North Korea has, apparently, now taken it to the next level by detonating an underground nuclear bomb last weekend in the face of overwhelming international opposition. North Korea and Iran have found their way on the "No" list, meaning nuclear weapons are not allowed, as was the case with Iraq.
Curiously, Pakistan, India and Russia have joined the United States on the "Yes" list, which makes it an arbitrary compilation indeed. Are we to ascertain it's OK to have nuclear weapons in some cases, but not in others? Or is it the United States that draws up the lists and dares a country to cross the line?
The prevailing wisdom, of course, is some countries are "unstable" and their governments cannot be trusted with weapons of this magnitude.
North Korea, over the years, has been dissuaded from advancing its nuclear program through what amounts to bribery — billions in foreign aid, usually under the guise of "humanitarian" help.
Once it began to develop its program, the punishment was meted out swiftly — an economic boycott designed to place a stranglehold on needed food and medicine imports. So much for our "humanitarian efforts" in North Korea.
While we bully most of the world, North Korea has stood up to us and said, "Go ahead, try and stop us."
So where is the tough Cowboy who vowed to bring in bin Laden "dead or alive" and donned the garb of a fighter pilot for a photo op? Where is the tough talking Donald Rumsfeld, who so gleefully presided over the invasion of Iraq and the occupation of Afghanistan, a backwards country so poor that peasants can barely survive from week to week?

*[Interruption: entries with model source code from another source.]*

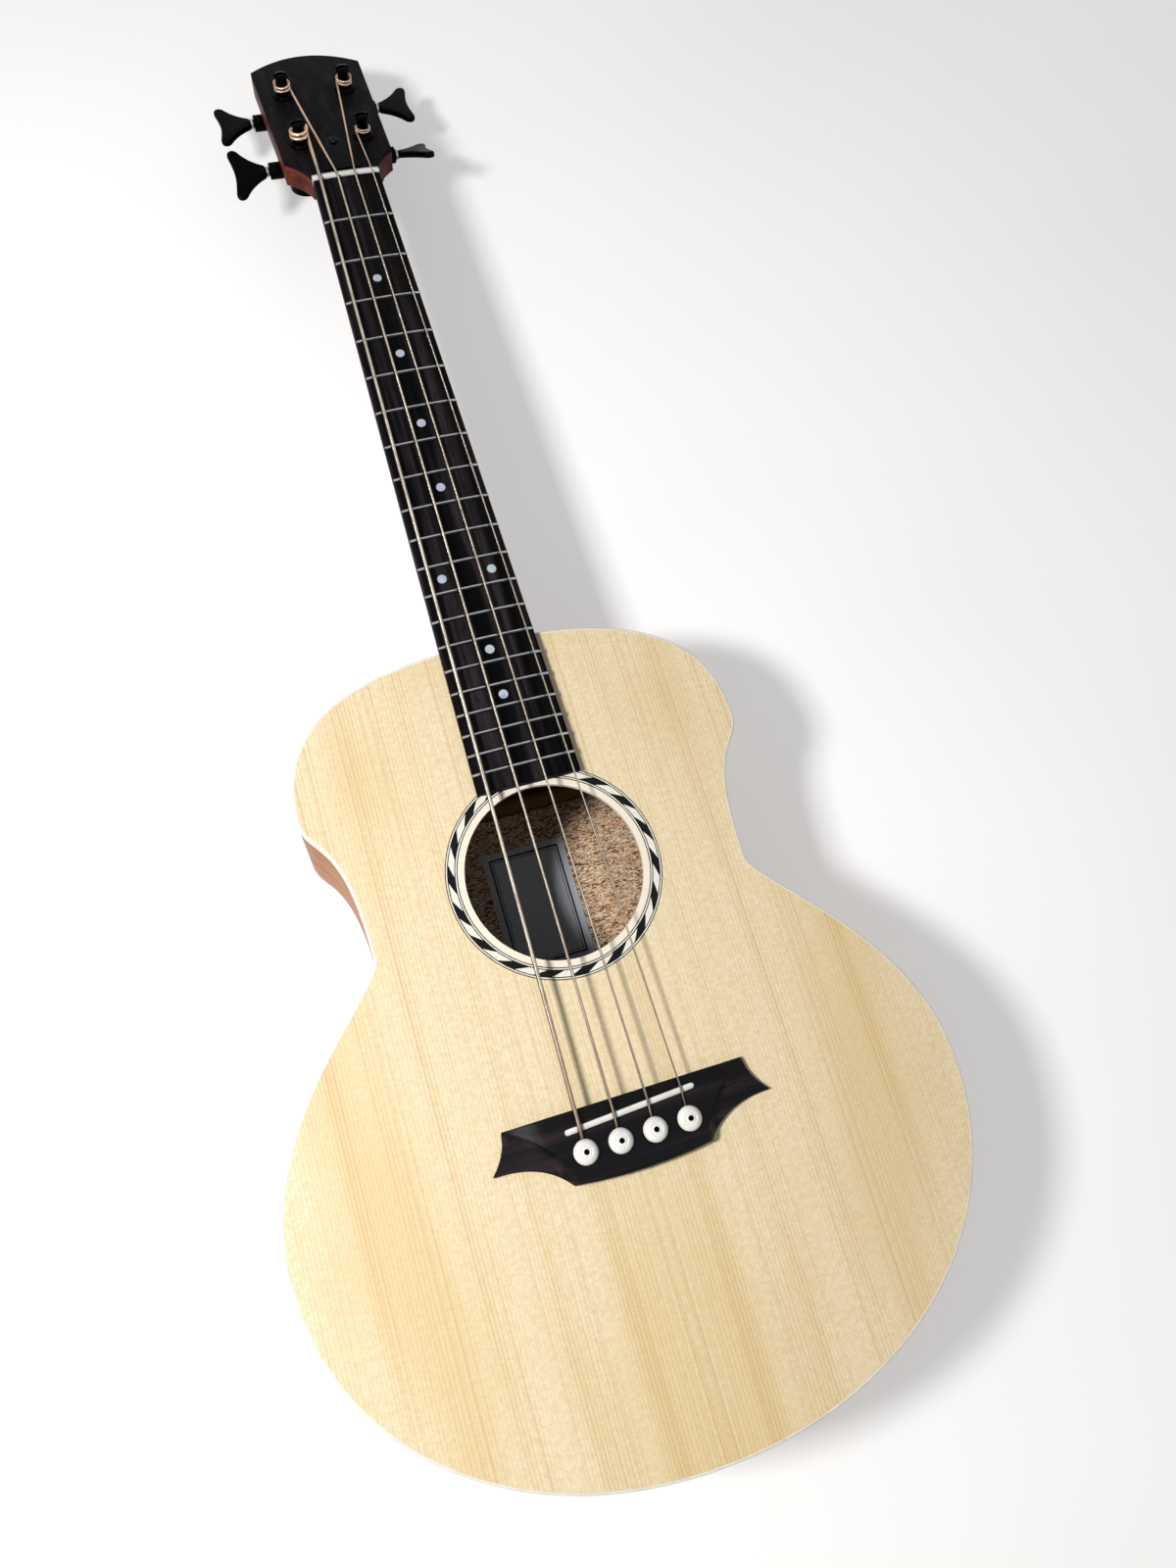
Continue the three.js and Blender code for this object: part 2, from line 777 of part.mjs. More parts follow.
const backBrace = (y) =>
  brace({
    middle: new THREE.Vector2(0, y),
    direction: new THREE.Vector2(1, 0),
    width: backBraceWidth,
    height: backBraceHeight,
    space: insideLinings,
    ...onBack,
  });

// One back brace lies above the label, one below it, and the others between that one and the tail block.
function backBraces() {
  const above = (holeY + labelHeight / 2 + bodyNeckY - neckBlockLength) / 2;
  const below = holeY - labelHeight / 2 - backBraceBelowLabel - backBraceWidth / 2;
  const lower = lowerBackBraceShares.map((share) =>
    THREE.MathUtils.lerp(below, bodyTailY + tailBlockLength, share),
  );
  return [above, below, ...lower].map(backBrace);
}

function bridgePlate() {
  const frontX = Math.min(crossEdgeX(bridgePlateFrontY), bridgePlateWidth / 2);
  const backX = Math.min(crossEdgeX(bridgePlateBackY), bridgePlateWidth / 2);
  const outline = [
    new THREE.Vector2(-frontX, bridgePlateFrontY),
    new THREE.Vector2(frontX, bridgePlateFrontY),
    new THREE.Vector2(backX, bridgePlateBackY),
    new THREE.Vector2(-backX, bridgePlateBackY),
  ];
  const plate = prism(outline, level(soundboardInside - bridgePlateThickness), level(soundboardInside));
  return cut(plate, ...pinBores(), ...stringBores());
}

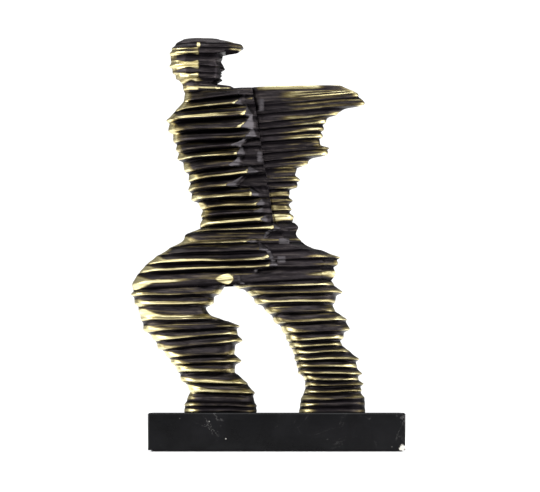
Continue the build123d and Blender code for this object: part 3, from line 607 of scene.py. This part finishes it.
def build_casting(node, finish):
    """The finished casting's rows, with how polished each point is (with painted highlight at the rims), how
    sunken (with painted shade on faces that look down) and how flatly cut.
    """
    casting = Casting(node, finish.columns)
    rows = rows_of(casting, finish, node in GROOVE_BELOW, node in GROOVE_ABOVE)
    height = np.array([r.height for r in rows])[:, None]
    slab = np.array([r.slab for r in rows])[:, None]
    up = np.array([r.up for r in rows])[:, None]
    pitch = np.array([r.pitch for r in rows])[:, None]
    centre = casting.centre(height[:, 0])[:, None]
    tilt = casting.tilt(height[:, 0])[:, None]
    radius = np.array([casting.radii(r.read, casting.centre(r.height)) for r in rows])
    dx, dy = casting.directions[None, :, 0], casting.directions[None, :, 1]
    plain_x, plain_y = facing(centre + radius * dx, radius * dy)

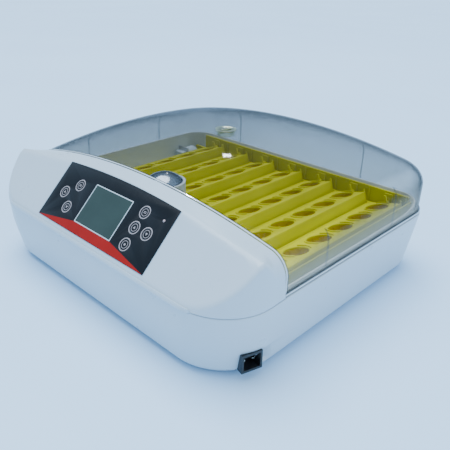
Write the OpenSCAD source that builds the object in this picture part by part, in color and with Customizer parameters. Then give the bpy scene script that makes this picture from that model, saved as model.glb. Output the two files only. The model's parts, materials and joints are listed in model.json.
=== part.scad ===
// Table-top egg incubator: a tapered tub with a sloping control head in front,
// a clear barrel-shaped cover behind it, and seven egg rows that tilt together.
// X runs to the right, Y to the back, Z up. The origin is on the table, at the
// middle of the footprint.

/* [Housing] */
// Width across the widest line of the housing
body_w = 460; // [452:1:464]
// Depth from the front of the head to the back
body_d = 404; // [402:1:408]
// Height of the line where the cover and the head meet the base
seam_z = 82; // [80:1:84]
// Plan radius of the two front corners
front_r = 66; // [58:1:72]
// Plan radius of the two back corners
rear_r = 44; // [40:1:48]
// Wall thickness of the mouldings
wall = 3; // [2.5:0.5:3.5]
// Height of the rubber feet under the base
foot_h = 4; // [3:0.5:5]
// How far the walls lean in from the seam to the table
wall_lean = 6; // [4:1:8]

/* [Control head] */
// Height of the ridge between head and cover at the middle
ridge_z = 150; // [148:1:152]
// Distance of the ridge in front of the middle of the footprint
ridge_front = 117.5; // [116:0.5:118]
// Slope of the control panel
panel_slope = 45; // [43:1:47]
// Width of the black label on the panel
label_w = 212; // [200:2:214]
// Diameter of a membrane key
key_d = 13; // [11:0.5:14]

/* [Cover] */
// Radius of the shallow dome on top
crown_r = 1000; // [950:10:1050]
// Radius of the shoulders where head and cover meet
edge_r = 20; // [16:1:24]
// Wall thickness of the clear cover
cover_t = 2.5; // [2:0.25:3]

/* [Egg tray] */
// Number of tilting rows
rows = 7; // [7:1:7]
// Number of egg cups in a row
cups = 6; // [6:1:6]
// Distance between rows
row_pitch = 55.5; // [55:0.25:56]
// Distance between cups in a row
cup_pitch = 44.7; // [44:0.1:45]
// Diameter of the hole in an egg cup
cup_d = 30; // [27:0.5:31]
// Width of one row
row_w = 50; // [48:0.5:51]
// Height of the axis on which the rows tilt
hinge_z = 83; // [82:0.5:84]
// Tilt of the rows as the part rests, right side up
rest_tilt = 15; // [0:1:20]
// Distance from a row's axis to its drive peg
crank_r = 12; // [11.5:0.5:12]

/* [Hidden] */
$fn = 96;

eps = 0.01;
fit = 0.08;            // running clearance of a pin in its bore, on the radius

half_w = body_w / 2;
front_y = -body_d / 2;
rear_y = body_d / 2;
front_cx = half_w - front_r;
front_cy = front_y + front_r;
ridge_y = -ridge_front;

// The panel's top edge: a shallow strip joins it to the ridge.
strip_slope = 14.5;
strip_d = 19.6;
panel_top_y = ridge_y - strip_d;
panel_top_z = ridge_z - strip_d * tan(strip_slope);

// The dome is highest behind the middle; at the ridge it is an arch of arch_r.
crown_y = 78;
arch_r = sqrt(crown_r * crown_r - pow(crown_y - ridge_y, 2));
crown_z = ridge_z + crown_r - arch_r;
heel_z = foot_h + 11;   // top of the slanted edge at the foot of the walls
heel = 8;              // how far that edge goes in
heel_soft = 12;        // how much rounder the corners are down there
cover_inset = 3;       // the cover's wall stands in from the housing's widest line
lip = 2;               // the rim lip along the cover's edges
lip_h = 4.6;
tub_rim_z = seam_z + 12;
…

They're lobbying the United Nations, a powerless brood of diplomatic fops knee-deep in cronyism and so far removed from the real world that the diplomatic stickers on their cars mean more to them than the starving third world nations.
They will talk about North Korea, they will condemn North Korea, and North Korea will continue to do whatever it pleases. And the United States will lament the U.N. didn't do more and do little else.
Why? The United States is the world's bully, and like in real life, when someone stands eye-to-eye with the bully and says, "I dare you" the bully turns into a coward.
So we will walk away, tail between our legs, and then go and pummel a weakling — in this case the helpless country of Iraq — so the Cowboy can regain his swagger.